In 1995, he thought he would try the “unplugged” thing. Acoustic sets were becoming cool among rock groups, and they either showcased the bands’ roots or emphasized their artistic limitations. In Jennings case, unplugged became un-Waylon. He would miss that volume, that fancy, cranked-up Telecaster twanging over that backbeat, and here he was sitting on a stool trying to turn on a crowd that came to see by-God Waylon Jennings, not some wimpy folk guy we can’t even hear while all those women are crowding around the stage in halter-tops and cowboy hats and the guys are screaming for “We Still Drink Beer in Texas and Bob Wills is Still the King.”

Waylon’s crowd. I remember those days.
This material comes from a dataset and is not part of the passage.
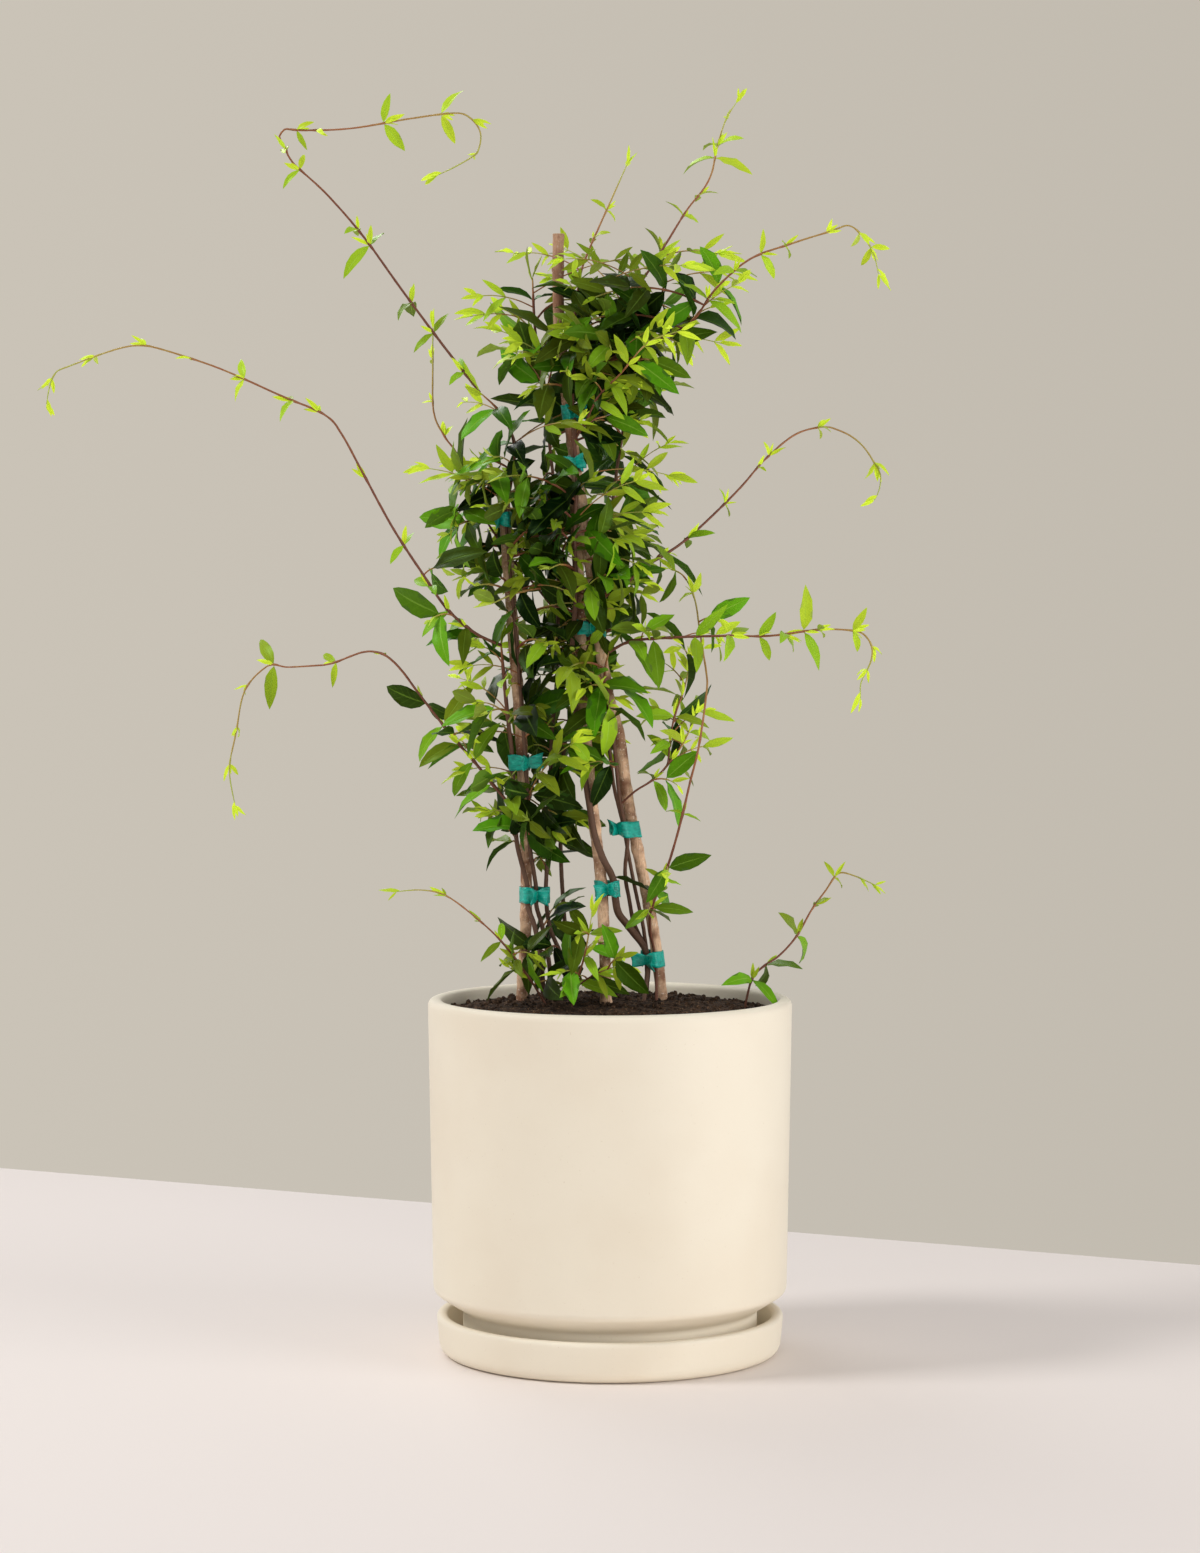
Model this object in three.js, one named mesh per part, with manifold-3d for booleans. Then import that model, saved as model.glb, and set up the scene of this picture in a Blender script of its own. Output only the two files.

The unplugged gigs didn’t work, nor would I have expected them to. Had Jennings opted for mellow way back when, he would have just been the guy who gave up his seat to Buddy Holly. To his fans, he became a musical savior.

“I don’t owe them a change,” he wrote in his autobiography. “I owe them myself, being me, whoever they think I am. They’re the only judge and jury I feel responsible to, and I have enough respect for their good sense to know that they won’t steer me wrong. They won’t change my music, because that’s the basis for my trust in them. They like that I went up against and beat the system, and was an outlaw before the movement had a name. They want me to be a hardass sonofabitch if you get me mad; and they want to know I’ll never be mad at them.”

His fans always thought he was rebelling against something, but they could never really explain what it was. Maybe it was because Jennings’ music, at its prime, had so much purity, honesty, realism and directness, it seemed jarring when set aside any rock or country music you care to name. And the guy who sang it was as real and gritty as the wind that blew across his native Texas panhandle.

Years ago, on National Public Radio’s “Fresh Air,” interviewer Terry Gross asked Jennings the story behind his hit, “Good Hearted Woman.” He explained that it had been written during a poker game with a friend named Billy Gray. Gross didn’t hear Jennings correctly and thought he had played poker with “Billy Graham.”

“No, no,” Jennings said. “Billy Graham cheats.”